Whenever I’m lucky enough to strap on an HYT wristwatch, one word pops into my head: striving. The off-the-wall brand from Neuchâtel are always reaching for something new and exciting. Sometimes they do this with revolutionary technology; sometimes they do this with bold design; sometimes they do this by forming dynamic partnerships with aspirational institutions. But whatever they do, they do it with a buoyant streak of joy and absolute assurance that someone will love their new product. Wearing the HYT Skull Maori watch for a few days garnered more attention than usual. For starters, at 51mm, it is pretty big (well, huge) and so it can’t fail to be noticed. But this watch seemed bigger than all others that utilise the established HYT H1 case because of the massive skull, rendered in rose gold and hand-engraved to dazzling effect.
So let me define what I mean by “attention.” People noticed the watch from twenty paces and scurried over to see what this glitzy wrist-giant was all about. Their reaction was immediate, but varied. Most people fawned over the watch for its stirringly cool façade before they’d even begun to appreciate the mechanical majesty at work. But a good few people just didn’t get it. And you know what? I bet HYT wouldn’t want it any other way.

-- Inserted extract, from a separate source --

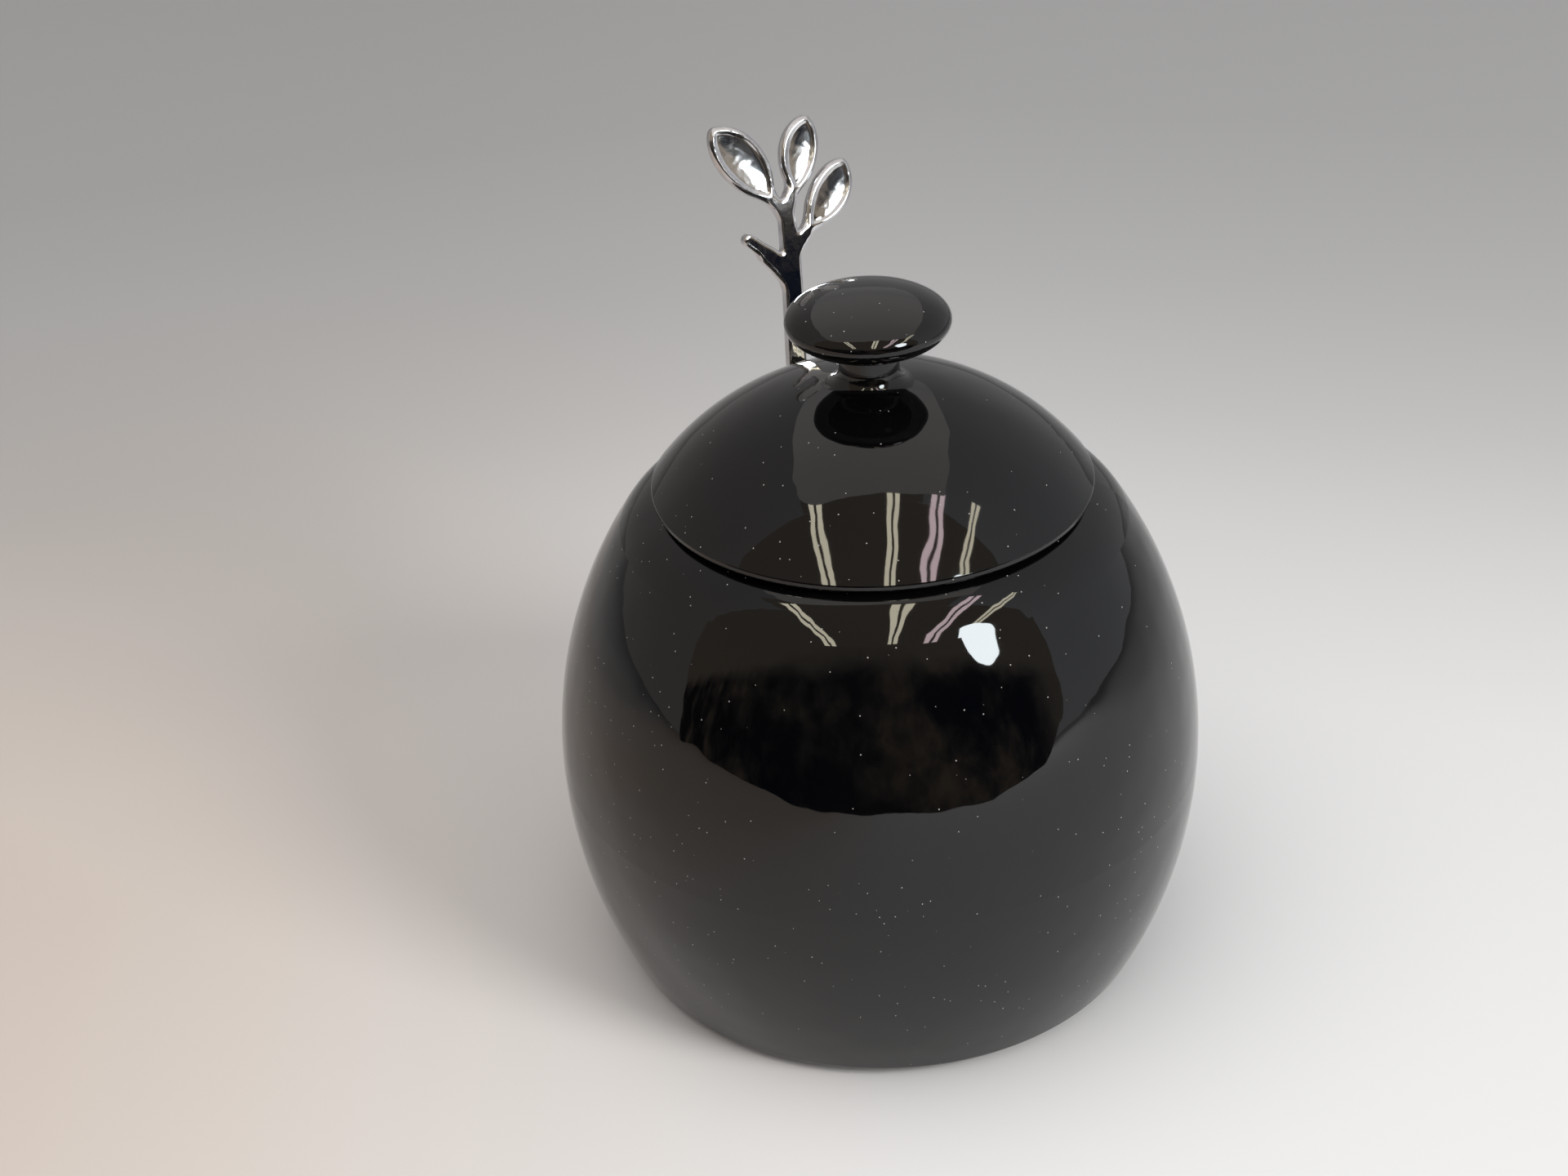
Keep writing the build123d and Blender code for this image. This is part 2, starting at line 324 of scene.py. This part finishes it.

They must have known they’d come in for a boat-load of criticism when they made the decision to drop the minute hand. Before going back to my thoughts on the Skull Maori, I’ll say that a lot of the people I spoke to about the watch listed this omission as their number one complaint, some asking if it even qualified as a watch if it didn’t clearly indicate the time. It’s a fair enough detraction, but kind of misses the point. If you can afford to buy into this brand culture, you are probably going to wear this piece on occasions when you don’t need to know what time it is exactly. For us mere mortals, who are unlikely to ever own an HYT, the watch can be appreciated for its artistic merits and celebrated for its technical achievements.
Starting with the tech side of things, because that’s what HYT is best-known for, let’s study that fluid-filled capillary for a second: the challenge with this watch, as with all watches in the HYT Skull range (debuted and discussed here), is to maintain a consistent flow of the fluid as it negotiates the bends in the glass tube it calls home. HYT’s standard fluid indicator, as seen on the H1, H2, and H4 models, is impressive enough, but when you compare it to the technical challenge of the Skull Watches, they almost pale in comparison. It’s another brazen foray into the unknown and is incredibly satisfying to watch in action.
It’s very difficult to restrain oneself from constantly playing with the “time-set” function. The screw-down, rubber-clad crown winds in the neutral position, and pulls out once to set the hour. Upon rotating the crown, with a momentary lag, the red fluid of the HYT Skull Maori watch creeps around the dial’s focal point until it reaches the end of its journey and retraces its steps. Technically speaking, this qualifies as a retrograde hour indicator, but it is the most languid I have ever seen. It’s tough to set the time accurately unless you are doing so on the hour, but as I mentioned, this watch is more about the fusion of crafts than it is about telling the time. You’d never see an HYT timing the Olympics, but you might see it dangling off the wrist of a gold medallist relaxing in a hot tub (which is theoretically permissible because this watch is water resistant to 50 metres, which, in the world of watches, translates into a light shower or swim).
So what did I learn about the HYT Skull Maori watch after wearing it that I hadn’t gleaned from the press release? As stated, it is big, but as with all other HYT watches of these proportions, I found it very comfortable thanks to its lightness and the comfort of the strap. The strap is rubber-backed, with a leather-inlay featuring a debossed Maori tribal pattern. It’s actually a fair bit more comfortable than some of the sail cloth straps I’ve had on HYT watches in the past, as good as I thought those were. I have a relatively small wrist at six-and-a-half inches, but was able to wear this strap on the second eyelet, which I found surprising. To see how it sat on a woman’s wrist, I strapped it to my colleague and took a picture. As you can see, it looks quite at home on an even slighter wrist than mine, but this is probably thanks to the glamorous nature of this piece in particular.
The engraving on the skull itself is less intricate than I expected, but incredibly sharp. In the press renders, the whole skull appeared to be rose gold in colour, but in the metal, the lower level is actually silvered. This provides a more definite contrast and has the effect of “slimming down” the dial decoration. The polished surfaces in relief are highly reflective and catch every stray beam of light. One of the benefits of this is that the light refracts into the capillary, illuminating the red fluid.
One relatively minor criticism levelled at this watch is the accuracy of the “Maori” design. I’ve heard a lot of chatter surrounding this element and thought it worth raising. It does appear to me that the designs are a little more reminiscent of art nouveau scroll-work than they are of Maori tribal culture, but there is a great deal of diversity and variation within any culture; and so claiming that it’s impossible to find a genuine Maori inspiration for this watch is just not true. It may be inspired by a very small percentage of Maori artwork, and therefore is arguably misnamed, but I think it is just about justifiable. It could have been a good opportunity for the brand to work with genuine Maori craftsmen, but the result is aesthetically pleasing nonetheless.
I did do a bit of digging into the history of Maori designs and only found a few patterns that looked vaguely like the skull’s markings, but then, I’ve not spent much time in or around the culture and am sure some proof of this style as Maori-inspired can be dredged up under duress. Like they say, the absence of proof is not proof of absence, so maybe I wasn’t looking in exactly the right places.